At that point, the fact that Vegas scored the last three goals to win meant less than the inexcusable fact that the officials decided to call a retroactive penalty on Wilson, but never apparently considered calling the retroactive penalty on Reaves, even though play obviously stopped on his goal a second after his crosscheck.

But consider what we’re faced with: If referees determine that it’s OK to call retroactive penalties, why don’t they just let everything goal, and call a timeout every five minutes to review all the play of that five minutes and call the half-dozen or so infractions that undoubtedly would be discernable in slow-mo replay.
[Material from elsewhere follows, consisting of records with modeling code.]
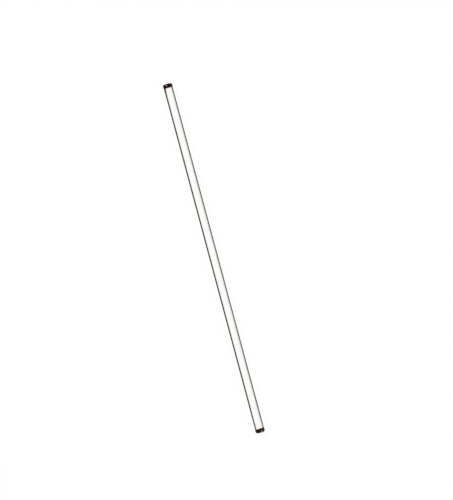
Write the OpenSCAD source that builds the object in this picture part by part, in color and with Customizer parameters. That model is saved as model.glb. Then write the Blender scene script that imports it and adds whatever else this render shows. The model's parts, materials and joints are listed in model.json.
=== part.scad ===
/* [Rod] */
// Diameter of the straight shank
rod_d = 5; // [4:0.5:8]
// Overall length, tip to tip
rod_l = 200; // [100:1:400]

/* [Melted ends] */
// Radius of the shallow crown that the end face takes
crown_r = 15; // [8:1:40]
// Radius of the melted corner between the end face and the side
corner_r = 1.2; // [0.8:0.1:1.5]
// Length of the neck, from the widest part of the end to the straight shank
neck_l = 1.3; // [1:0.1:3]
// How far the wider end stands proud of the shank, on the radius
wide_swell = 0.18; // [0.05:0.01:0.25]
// How far the narrower end stands proud of the shank, on the radius
narrow_swell = 0.13; // [0.05:0.01:0.25]

/* [Hidden] */
shank_r = rod_d / 2;
// Straight steps in each arc of the outline
arc_steps = 12;
// Steps round the rod
round_steps = 96;
// Length of each end's own solid, from its tip to well past the foot of its neck
root_l = 10;
// How far the shank and an end's solid run into each other
overlap = 1;

// Points on an arc round a centre, from one angle to another, with both its ends
function arc(centre, r, from, to) = [
    for (i = [0:arc_steps])
        let (a = from + (to - from) * i / arc_steps)
        centre + r * [cos(a), sin(a)]
];

// All but the first point, which the arc before it has given already
function after_first(points) = [for (i = [1:len(points) - 1]) points[i]];

// The outline of one end, from its tip at the origin down to the foot of its neck.
// Four arcs, each tangent to the next: crown, corner, swell and neck.
function end_outline(swell) =
    let (
        end_r = shank_r + swell,
        // The corner arc touches the side of the end, and the crown arc from inside.
        corner_x = end_r - corner_r,
        corner_y = sqrt(pow(crown_r - corner_r, 2) - pow(corner_x, 2)) - crown_r,
        joint_angle = acos(corner_x / (crown_r - corner_r)),
        // The swell and the neck share one radius, and their S falls by neck_l.
        s_r = (pow(neck_l, 2) + pow(swell, 2)) / (4 * swell),
        s_angle = asin(neck_l / (2 * s_r)),
        crown = arc([0, -crown_r], crown_r, 90, joint_angle),
        corner = arc([corner_x, corner_y], corner_r, joint_angle, 0),
        swell_side = arc([end_r - s_r, corner_y], s_r, 0, -s_angle),
        neck = arc([shank_r + s_r, corner_y - neck_l], s_r, 180 - s_angle, 180)
    )
    concat(crown, after_first(corner), after_first(swell_side), after_first(neck));

// One melted end, with its tip at the origin and enough shank below it to sink into the rod
module melted_end(swell) {
    rotate_extrude($fn = round_steps)
    polygon(concat(end_outline(swell), [[shank_r, -root_l], [0, -root_l]]));
}

// The rod lies along X, with its wider end at +X and its middle at the origin.
module rod() {
    shank_l = rod_l - 2 * (root_l - overlap);
    color([0.90, 0.94, 0.92, 0.45])
    rotate([0, 90, 0]) {
        translate([0, 0, rod_l / 2]) melted_end(wide_swell);
        cylinder(h = shank_l, r = shank_r, center = true, $fn = round_steps);
        rotate([180, 0, 0]) translate([0, 0, rod_l / 2]) melted_end(narrow_swell);
    }
}

rod();
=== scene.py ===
import json
import math
import bpy
import bmesh
from mathutils import Matrix, Vector


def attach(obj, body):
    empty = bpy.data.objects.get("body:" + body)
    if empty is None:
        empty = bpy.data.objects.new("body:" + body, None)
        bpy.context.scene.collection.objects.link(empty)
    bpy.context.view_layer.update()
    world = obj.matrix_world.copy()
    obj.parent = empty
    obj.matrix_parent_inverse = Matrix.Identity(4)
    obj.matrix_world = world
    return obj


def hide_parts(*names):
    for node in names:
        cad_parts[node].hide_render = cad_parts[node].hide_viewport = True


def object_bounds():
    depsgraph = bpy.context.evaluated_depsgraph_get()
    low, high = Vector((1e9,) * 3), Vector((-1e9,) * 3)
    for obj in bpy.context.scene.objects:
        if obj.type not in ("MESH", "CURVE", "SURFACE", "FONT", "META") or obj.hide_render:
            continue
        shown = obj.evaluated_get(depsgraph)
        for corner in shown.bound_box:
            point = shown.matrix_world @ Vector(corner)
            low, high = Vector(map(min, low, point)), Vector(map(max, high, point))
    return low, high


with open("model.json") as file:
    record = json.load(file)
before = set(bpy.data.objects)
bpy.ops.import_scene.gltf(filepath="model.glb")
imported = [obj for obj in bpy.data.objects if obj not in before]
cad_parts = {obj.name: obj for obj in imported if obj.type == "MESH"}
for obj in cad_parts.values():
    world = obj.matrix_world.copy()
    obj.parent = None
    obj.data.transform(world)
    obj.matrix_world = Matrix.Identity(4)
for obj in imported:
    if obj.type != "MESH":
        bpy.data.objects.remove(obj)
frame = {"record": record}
cadLow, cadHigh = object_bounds()
scene = bpy.context.scene
mm = 0.001


def newMaterial(name):
    material = bpy.data.materials.new(name)
    material.use_nodes = True
    material.node_tree.nodes.clear()
    return material


def addNode(tree, kind, **settings):
    node = tree.nodes.new(kind)
    for key, value in settings.items():
        setattr(node, key, value)
    return node


def feed(tree, socket, value):
    # another node's output is linked, and anything else becomes the socket's own value
    if isinstance(value, bpy.types.NodeSocket):
        tree.links.new(value, socket)
    else:
        socket.default_value = value


def rangeNode(tree, value, fromMin, fromMax, toMin=0, toMax=1):
    # eases from toMin to toMax while the value goes from fromMin to fromMax
    node = addNode(tree, "ShaderNodeMapRange", interpolation_type="SMOOTHSTEP")
    feed(tree, node.inputs["Value"], value)
    feed(tree, node.inputs["From Min"], fromMin)
    feed(tree, node.inputs["From Max"], fromMax)
    feed(tree, node.inputs["To Min"], toMin)
    feed(tree, node.inputs["To Max"], toMax)
    return node.outputs["Result"]


def mathNode(tree, operation, *values):
    node = addNode(tree, "ShaderNodeMath", operation=operation)
    for socket, value in zip(node.inputs, values):
        feed(tree, socket, value)
    return node.outputs[0]


mixSockets = {"FLOAT": (2, 3, 0), "RGBA": (6, 7, 2)}  # a Mix node's two inputs and its output


def mixNode(tree, share, first, second, kind="RGBA", blend="MIX"):
    node = addNode(tree, "ShaderNodeMix", data_type=kind, blend_type=blend)
    firstIn, secondIn, out = mixSockets[kind]
    feed(tree, node.inputs[0], share)
    feed(tree, node.inputs[firstIn], first)
    feed(tree, node.inputs[secondIn], second)
    return node.outputs[out]


def noiseNode(tree, place, scale):
    node = addNode(tree, "ShaderNodeTexNoise")
    node.inputs["Scale"].default_value = scale
    tree.links.new(place, node.inputs["Vector"])
    return node.outputs[0]


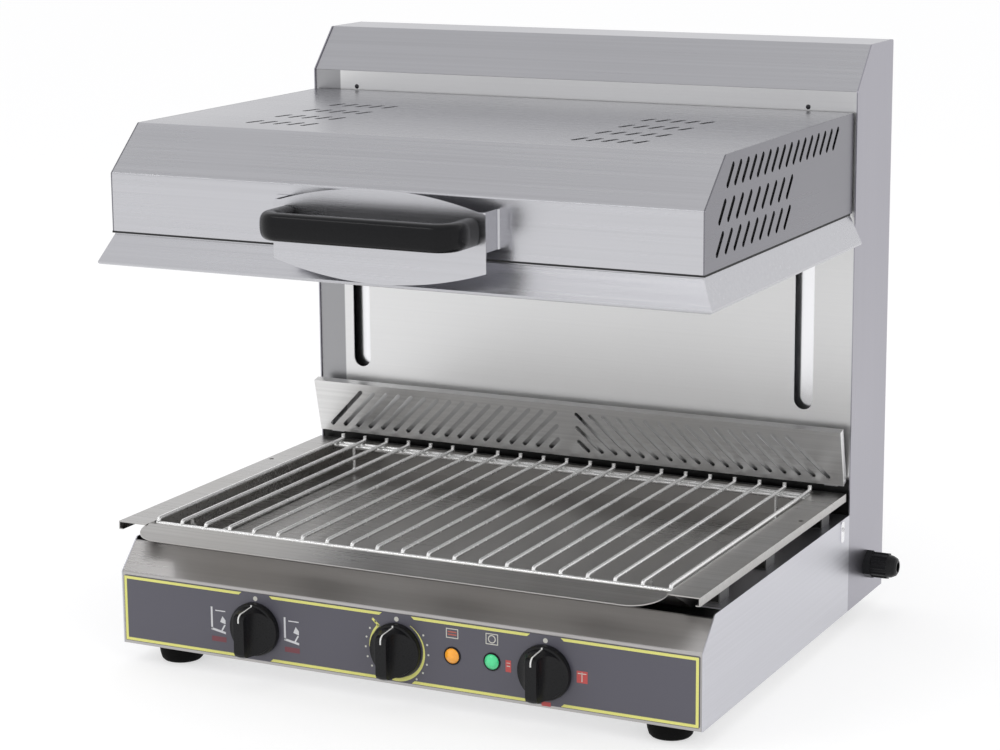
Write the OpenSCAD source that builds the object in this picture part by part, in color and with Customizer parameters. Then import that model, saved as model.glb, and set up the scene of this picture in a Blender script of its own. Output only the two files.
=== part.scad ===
// Rise-and-fall cheese melter: a heated hood that slides up and down a rear tower,
// over a drip tray with a wire rack. Millimetres, +Z up, front towards -Y, right is +X.
// The origin lies on the floor, under the middle of the whole outline, handle included.

/* [Body] */
// Width of the base and of the tower
body_w = 600; // [560:5:680]
// Depth from the front panel to the rear cover
body_d = 490; // [470:5:540]
// Thickness of the folded steel sheet
sheet_t = 1.2; // [1:0.1:1.5]
// Height of the four rubber feet
foot_h = 20; // [12:1:26]
// Diameter of a rubber foot
foot_dia = 44; // [36:1:50]
// Distance from the body's front to the middle of the front feet
foot_front = 34; // [24:1:44]
// Distance from the body's rear to the middle of the rear feet
foot_rear = 72; // [30:1:90]

/* [Base] */
// Height of the base's side plates
base_h = 99; // [96:1:115]
// Height of the upright front that carries the controls
fascia_h = 71; // [68:1:76]
// How far the sloped face above the controls leans back
slope_run = 27; // [24:1:34]
// Height of the heat shield inside the base, above the base's underside
shield_h = 80; // [78:1:84]

/* [Controls] */
// Distance between two neighbouring knobs
knob_pitch = 150; // [120:5:165]
// Height of the knobs' axes above the base's underside
knob_h = 34; // [32:1:38]
// Diameter of a knob
knob_dia = 51; // [44:1:56]
// How far a knob stands out from its skirt's back face
knob_depth = 30; // [24:1:34]
// Thickness of the grip ridge across a knob
ridge_t = 11; // [9:1:14]
// Radius of the shafts that the knobs turn
shaft_r = 3; // [2.5:0.1:3.5]
// Distance between the two pilot lamps
lamp_pitch = 40; // [30:1:50]
// Radius of a pilot lamp's lens
lamp_r = 7; // [6:0.5:9]
// Thickness of the control panel's overlay
panel_t = 1; // [0.6:0.1:1.5]
// Bare steel left round the overlay
panel_rim = 3; // [2:0.5:5]

/* [Tower] */
// Depth of the rear tower
tower_d = 106; // [100:1:120]
// Height of the tower above the base's underside
tower_h = 559; // [545:1:600]
// Height of the tower's sloped top face
cap_drop = 42; // [36:1:48]
// How far the sloped top face leans back
cap_run = 39; // [30:1:44]
// How far the front panel lies behind the side plates' edges
panel_inset = 1.5; // [1:0.1:3]
// Distance from the middle to each upright slot
slot_x = 249; // [246:1:252]
// Width of the upright slots
slot_w = 20; // [18:0.5:22]
// Distance from the middle to each guide rod
rod_x = 215; // [212:1:218]
// Radius of the guide rods
rod_r = 6; // [5:0.5:7]
// Radius from a pulley's axis to the middle of its cable
pulley_r = 20; // [18:0.5:21]
// Radius of the two lifting cables
cable_r = 1.5; // [1:0.1:1.8]
// Distance from the middle to each cable
cable_x = 150; // [120:5:160]
// Height of the counterweight bar
weight_h = 68; // [50:1:72]

/* [Hood] */
// Width of the hood
hood_w = 594; // [560:1:596]
// How far the raised hood's top lies below the fold of the tower's sloped top
hood_park = 20; // [14:1:26]
// Height of the hood
hood_h = 97; // [92:1:100]
// Height of the hood's upright front face
hood_front_h = 55; // [50:1:62]
// How far the hood's sloped face leans back
hood_run = 47; // [40:1:56]
// How far the hood's front lies behind the base's front
hood_setback = 3; // [0:1:8]
// Height of the lowered hood's skirt above the tray's rim
hood_low = 58; // [54:1:100]
// Height of the flared skirt under the hood
skirt_h = 28; // [22:1:32]
// How far the skirt flares out
skirt_flare = 12; // [8:1:15]
// Number of heating tubes
element_count = 4; // [3:1:5]
// Radius of a heating tube
element_r = 6; // [5:0.5:7]

/* [Handle] */
// Width of the plate behind the handle
plate_w = 212; // [200:1:240]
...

I don’t care which team wins the Cup, but I’d like to see it done without controversial officiating. People who don’t understand hockey can’t understand what makes the Vegas story so special. It’s not because they compiled a roster of rejects, although they were all left unprotected for Vegas to draft from. What you need to analyze is that Vegas might not have a single player who would be a first-unit player on any other team, but their secret is that their third and fourth lines are just as good as their first and second lines, meaning there is no letdown in speed or skill when the third or fourth line is on the ice.

Given that, Vegas has been able to consistently use its speed to make life miserable for opponents all season long, and it’s especially noticeable in the playoffs. Washington has Alex Ovechkin, Niklas Backstrom, T.J. Oshie and Tom Wilson, and while Vegas has none of the above, all four Vegas lines can skate with and often outplay anybody’s top two lines all night long.

My pick is for Washington to win the Cup, but it won’t be easy. At this point, nothing is easy. But both teams are up for a long, tough series, and, we hope, so are the officials, who already have taken a game off.

Hawks softball team not bad in ‘Down‘ year

When the Hermantown Hawks dropped a 6-4 game to North Branch in the Section 7AAA softball tournament, knowledgeable observers murmured that, well, this Hermantown team isn’t as overpowering as other recent Hawks teams.
Don’t tell that to the Denfeld Hunters. Hermantown spotted the Hunters a run in the top of the first inning, then scored 9 in the bottom of the first, 3 in the last of the second, and 7 in the last of the third, for a 19-2 rout at Cloquet’s Braun Park last Saturday, eliminating Denfeld, and sending Hermantown on to Tuesday’s round, when the Hawks beat Chisago Lakes 6-4 at Grand Rapids.

Hermantown was only 11-10 before beating Denfeld and Chisago Lakes, sending them deeper into double elimination at 13-10, where they could pick their poison — the loser between top seeds North Branch and Cloquet. Regardless, Tom Bang’s resilient team already proved that even in a “down” year, never underestimate the Hawks.